The next day I had a great time filling grocery bags with "everyday" necessities including tp!!! Lol
She was at work so I left everything in the grocery bags like I went food shopping...they were thrilled with the goodies!
In fact, I am in the process of putting away my Easter decor. She said too bad I don't have extra $ I'd go to the sales for Easter decor....so, my things are "gently used" and I've decided to pack up some of it & ship to them. (sadly I won't miss them as my bunnies & Easter decor is excessive - 50+bunnies alone!)
04-21-2017 08:44 PM
19 people ! My husband cut off his nieces and nephews when they turned 18 LOL Then his family just drew names at Xmas and specified a set amount for what the gift should cost.
Eventually, that was dropped, too.
Gifts aren't what Christmas is about anyway.

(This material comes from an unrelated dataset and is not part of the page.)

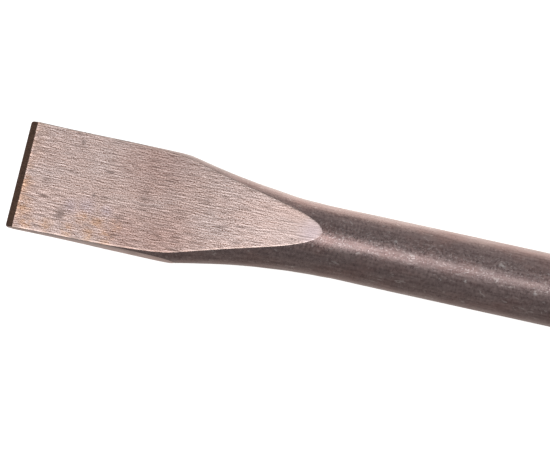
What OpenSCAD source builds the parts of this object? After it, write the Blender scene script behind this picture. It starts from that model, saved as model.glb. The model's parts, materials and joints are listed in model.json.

All other holidays I'd bring flowers and say Happy B'day, Easter, new home, etc.
04-21-2017 09:15 PM
A gift is given to please, to thank, or out of obligation. Gift cards are given out of obligation; they're easy and thoughtless. It's what businesses give. Target gives them as an incentive to buy certain products.
It's a kindness to allow the giver to know you appreciated their gift by wearing it sometime when you will be seeing them or mention that you used their gift. That the OP's daugher couldn't even wear the pajamas her mother gave her when she knew her mother, who lives with her, was sure to notice is, to me, unkind, unforgivable, shameful.